Originally Posted by vyrago View Post
Some interesting observations of how to defeat the Russian BTG. It also seem the overall Russian doctrine still relies upon echelons, only now as opposed to the Soviet style, those echelons are very close together. Using traditional air-land battle strategy of disrupting the 2nd echelon would be difficult to achieve. As pointed out in the article below, the BTG seems to be a smaller more fluid force but one that is designed around 2 basic principes:

1. reliance upon paramilitary forces to act as screening and security elements. example: use of DPR rebels or PMC mercenaries to 'shield' the BTG.

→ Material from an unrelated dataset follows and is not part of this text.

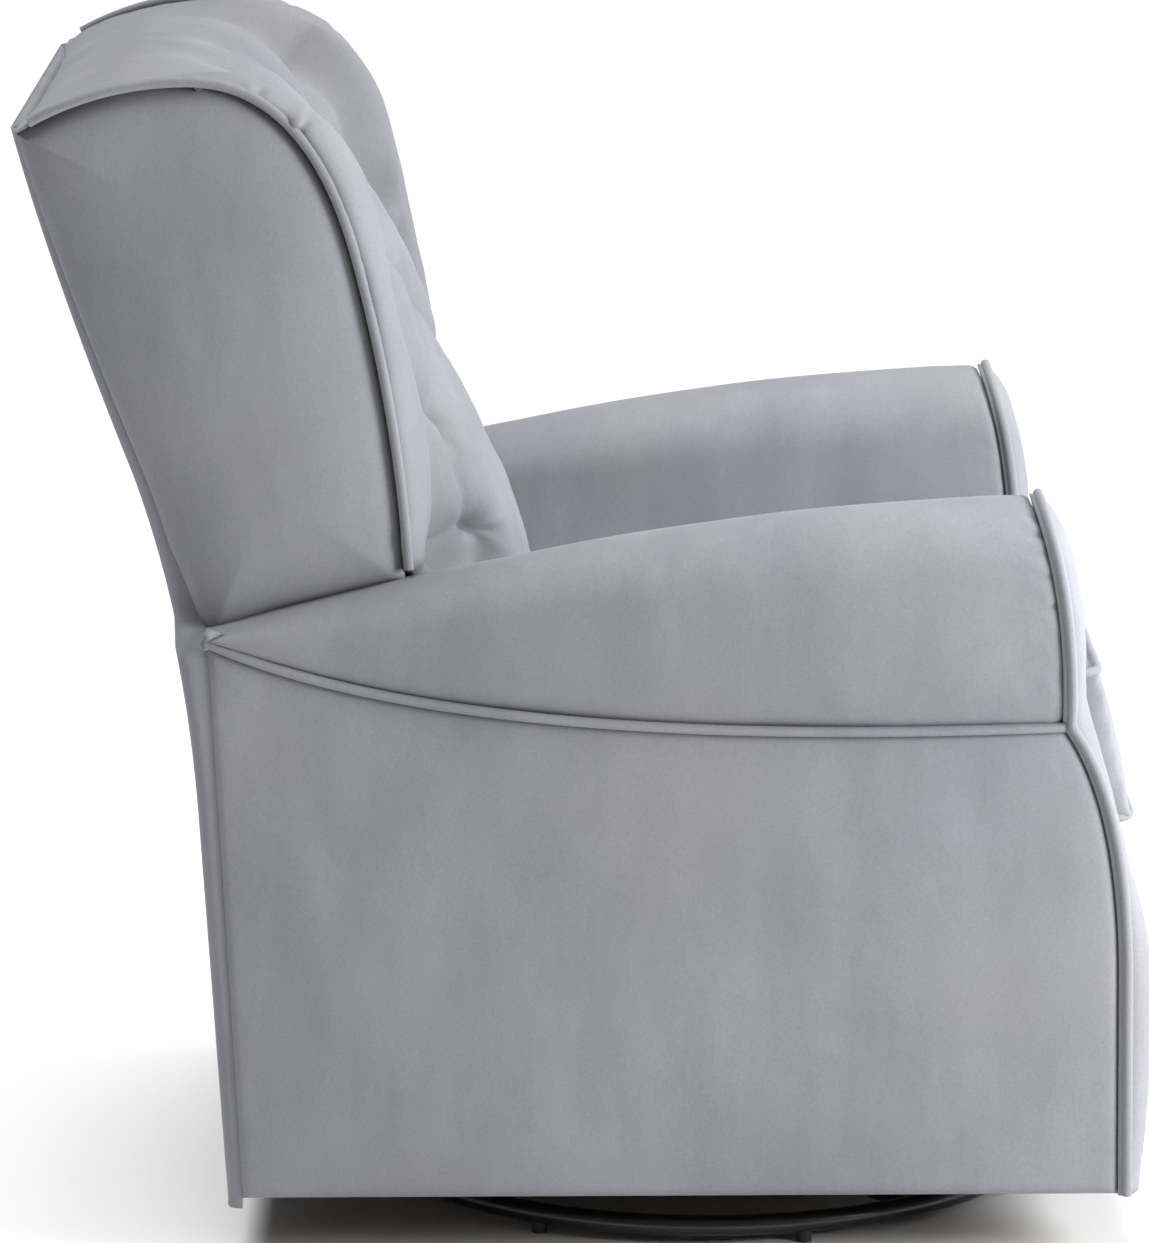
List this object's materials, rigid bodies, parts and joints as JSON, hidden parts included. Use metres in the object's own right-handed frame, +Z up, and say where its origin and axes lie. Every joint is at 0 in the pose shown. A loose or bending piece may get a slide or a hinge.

2. the BTG is designed to fight a weaker opponent. Ukraine essentially has a 1980s Soviet army and even still there is evidence of BTG not achieving stellar success against them.
I would not go so far as to assess the BTG as reliant upon paramilitary forces, as the article states up front that the author's conclusions are based upon the Ukrainian experience. Where supporting Russian Ukrainians against the central government plays.

There have been at least two large scale army exercises in the past several years: Vostok 2018 combining Chinese forces in September of 2018, and the Zapad 2017 exercises, on 23 August 2017. It maybe interesting to examine the literature on those exercises to glean how Russia might fight NATO.

Originally Posted by vyrago View Post
As the US army points out, it seems unlikely that Russia would utilize BTGs against a NATO opponent. For time being, it seems likely that Russia would fall back to at least brigade formations, by which point much of the maneuver advantage enjoyed by a BTG would be lost or reduced. Of course all of this is debatable and its clear that Russia is moving away from the old ponderous Soviet juggernaut and into a more capable force. As Aeraaa so cleverly points out, they're trying to get 'inside' the NATO decision making loop. I agree that a BTG could likely do so when facing a NATO brigade, but its tendency to avoid risk and its numeric inferiority might delay that. I'm interested to hear other assessments.
Now, the BTG is a smaller force compared to a the US Brigade Combat Team by about a third. We should not expect a BTG to go toe-to-toe against a BCT, but rather to throw two or three BTGs at the one BCT. In that way, the Russian brigade retains a high degree of maneuver and a very good chance to shape the battle.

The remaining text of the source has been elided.